### DATA SHOWN ###

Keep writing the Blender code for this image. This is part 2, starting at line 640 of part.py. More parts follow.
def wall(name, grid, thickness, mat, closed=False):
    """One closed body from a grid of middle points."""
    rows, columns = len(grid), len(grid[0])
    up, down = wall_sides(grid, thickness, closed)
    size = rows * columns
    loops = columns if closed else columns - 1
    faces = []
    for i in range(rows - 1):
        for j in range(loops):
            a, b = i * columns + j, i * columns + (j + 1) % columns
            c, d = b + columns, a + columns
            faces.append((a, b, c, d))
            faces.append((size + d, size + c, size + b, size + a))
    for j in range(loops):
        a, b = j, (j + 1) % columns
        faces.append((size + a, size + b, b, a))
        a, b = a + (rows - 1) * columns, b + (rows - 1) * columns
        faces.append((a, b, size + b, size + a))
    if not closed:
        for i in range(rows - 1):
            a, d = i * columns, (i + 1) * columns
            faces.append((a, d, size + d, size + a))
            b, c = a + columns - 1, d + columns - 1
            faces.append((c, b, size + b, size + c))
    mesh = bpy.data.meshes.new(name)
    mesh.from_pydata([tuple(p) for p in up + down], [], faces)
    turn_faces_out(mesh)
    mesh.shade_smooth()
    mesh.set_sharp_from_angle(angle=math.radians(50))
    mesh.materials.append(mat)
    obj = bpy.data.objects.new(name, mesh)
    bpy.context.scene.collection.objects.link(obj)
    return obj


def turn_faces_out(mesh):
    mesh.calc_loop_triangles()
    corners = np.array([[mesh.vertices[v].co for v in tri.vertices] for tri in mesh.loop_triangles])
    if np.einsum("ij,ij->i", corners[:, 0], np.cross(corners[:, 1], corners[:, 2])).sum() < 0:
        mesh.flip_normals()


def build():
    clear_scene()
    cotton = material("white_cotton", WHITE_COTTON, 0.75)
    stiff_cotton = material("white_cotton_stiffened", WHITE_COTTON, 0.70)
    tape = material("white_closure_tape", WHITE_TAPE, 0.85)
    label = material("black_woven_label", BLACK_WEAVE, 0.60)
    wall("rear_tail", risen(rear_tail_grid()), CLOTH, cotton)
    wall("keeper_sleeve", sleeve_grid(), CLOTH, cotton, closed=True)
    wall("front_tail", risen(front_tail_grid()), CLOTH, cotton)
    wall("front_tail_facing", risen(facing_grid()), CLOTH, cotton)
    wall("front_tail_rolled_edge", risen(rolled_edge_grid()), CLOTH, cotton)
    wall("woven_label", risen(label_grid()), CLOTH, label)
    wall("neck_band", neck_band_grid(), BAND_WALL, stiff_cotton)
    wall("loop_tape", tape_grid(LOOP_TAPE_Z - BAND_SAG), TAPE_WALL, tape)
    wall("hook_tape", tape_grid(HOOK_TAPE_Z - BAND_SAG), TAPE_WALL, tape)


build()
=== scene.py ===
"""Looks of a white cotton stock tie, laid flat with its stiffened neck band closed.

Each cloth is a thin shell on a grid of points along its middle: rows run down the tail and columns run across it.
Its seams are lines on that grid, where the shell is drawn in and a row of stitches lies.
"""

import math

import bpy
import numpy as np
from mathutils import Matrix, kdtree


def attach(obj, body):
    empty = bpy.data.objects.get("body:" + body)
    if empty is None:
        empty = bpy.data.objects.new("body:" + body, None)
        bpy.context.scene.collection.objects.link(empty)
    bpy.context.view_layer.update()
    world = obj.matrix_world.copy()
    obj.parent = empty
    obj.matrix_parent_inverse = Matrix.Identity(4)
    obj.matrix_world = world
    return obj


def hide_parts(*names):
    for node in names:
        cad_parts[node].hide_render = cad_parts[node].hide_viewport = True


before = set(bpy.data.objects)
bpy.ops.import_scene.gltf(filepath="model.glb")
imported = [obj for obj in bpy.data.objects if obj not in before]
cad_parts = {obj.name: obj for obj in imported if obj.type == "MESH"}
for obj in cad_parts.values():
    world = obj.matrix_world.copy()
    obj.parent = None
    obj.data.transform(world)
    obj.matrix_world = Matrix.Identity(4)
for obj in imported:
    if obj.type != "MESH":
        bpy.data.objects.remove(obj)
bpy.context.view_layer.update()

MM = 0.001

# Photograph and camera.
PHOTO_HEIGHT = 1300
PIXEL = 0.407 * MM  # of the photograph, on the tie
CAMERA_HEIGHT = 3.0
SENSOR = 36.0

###

* _DIRECTION_:
Write the listing out again, exactly as shown above.

* _SOLUTION_:
Keep writing the Blender code for this image. This is part 2, starting at line 640 of part.py. More parts follow.
def wall(name, grid, thickness, mat, closed=False):
    """One closed body from a grid of middle points."""
    rows, columns = len(grid), len(grid[0])
    up, down = wall_sides(grid, thickness, closed)
    size = rows * columns
    loops = columns if closed else columns - 1
    faces = []
    for i in range(rows - 1):
        for j in range(loops):
            a, b = i * columns + j, i * columns + (j + 1) % columns
            c, d = b + columns, a + columns
            faces.append((a, b, c, d))
            faces.append((size + d, size + c, size + b, size + a))
    for j in range(loops):
        a, b = j, (j + 1) % columns
        faces.append((size + a, size + b, b, a))
        a, b = a + (rows - 1) * columns, b + (rows - 1) * columns
        faces.append((a, b, size + b, size + a))
    if not closed:
        for i in range(rows - 1):
            a, d = i * columns, (i + 1) * columns
            faces.append((a, d, size + d, size + a))
            b, c = a + columns - 1, d + columns - 1
            faces.append((c, b, size + b, size + c))
    mesh = bpy.data.meshes.new(name)
    mesh.from_pydata([tuple(p) for p in up + down], [], faces)
    turn_faces_out(mesh)
    mesh.shade_smooth()
    mesh.set_sharp_from_angle(angle=math.radians(50))
    mesh.materials.append(mat)
    obj = bpy.data.objects.new(name, mesh)
    bpy.context.scene.collection.objects.link(obj)
    return obj


def turn_faces_out(mesh):
    mesh.calc_loop_triangles()
    corners = np.array([[mesh.vertices[v].co for v in tri.vertices] for tri in mesh.loop_triangles])
    if np.einsum("ij,ij->i", corners[:, 0], np.cross(corners[:, 1], corners[:, 2])).sum() < 0:
        mesh.flip_normals()


def build():
    clear_scene()
    cotton = material("white_cotton", WHITE_COTTON, 0.75)
    stiff_cotton = material("white_cotton_stiffened", WHITE_COTTON, 0.70)
    tape = material("white_closure_tape", WHITE_TAPE, 0.85)
    label = material("black_woven_label", BLACK_WEAVE, 0.60)
    wall("rear_tail", risen(rear_tail_grid()), CLOTH, cotton)
    wall("keeper_sleeve", sleeve_grid(), CLOTH, cotton, closed=True)
    wall("front_tail", risen(front_tail_grid()), CLOTH, cotton)
    wall("front_tail_facing", risen(facing_grid()), CLOTH, cotton)
    wall("front_tail_rolled_edge", risen(rolled_edge_grid()), CLOTH, cotton)
    wall("woven_label", risen(label_grid()), CLOTH, label)
    wall("neck_band", neck_band_grid(), BAND_WALL, stiff_cotton)
    wall("loop_tape", tape_grid(LOOP_TAPE_Z - BAND_SAG), TAPE_WALL, tape)
    wall("hook_tape", tape_grid(HOOK_TAPE_Z - BAND_SAG), TAPE_WALL, tape)


build()
=== scene.py ===
"""Looks of a white cotton stock tie, laid flat with its stiffened neck band closed.

Each cloth is a thin shell on a grid of points along its middle: rows run down the tail and columns run across it.
Its seams are lines on that grid, where the shell is drawn in and a row of stitches lies.
"""

import math

import bpy
import numpy as np
from mathutils import Matrix, kdtree


def attach(obj, body):
    empty = bpy.data.objects.get("body:" + body)
    if empty is None:
        empty = bpy.data.objects.new("body:" + body, None)
        bpy.context.scene.collection.objects.link(empty)
    bpy.context.view_layer.update()
    world = obj.matrix_world.copy()
    obj.parent = empty
    obj.matrix_parent_inverse = Matrix.Identity(4)
    obj.matrix_world = world
    return obj


def hide_parts(*names):
    for node in names:
        cad_parts[node].hide_render = cad_parts[node].hide_viewport = True


before = set(bpy.data.objects)
bpy.ops.import_scene.gltf(filepath="model.glb")
imported = [obj for obj in bpy.data.objects if obj not in before]
cad_parts = {obj.name: obj for obj in imported if obj.type == "MESH"}
for obj in cad_parts.values():
    world = obj.matrix_world.copy()
    obj.parent = None
    obj.data.transform(world)
    obj.matrix_world = Matrix.Identity(4)
for obj in imported:
    if obj.type != "MESH":
        bpy.data.objects.remove(obj)
bpy.context.view_layer.update()

MM = 0.001

# Photograph and camera.
PHOTO_HEIGHT = 1300
PIXEL = 0.407 * MM  # of the photograph, on the tie
CAMERA_HEIGHT = 3.0
SENSOR = 36.0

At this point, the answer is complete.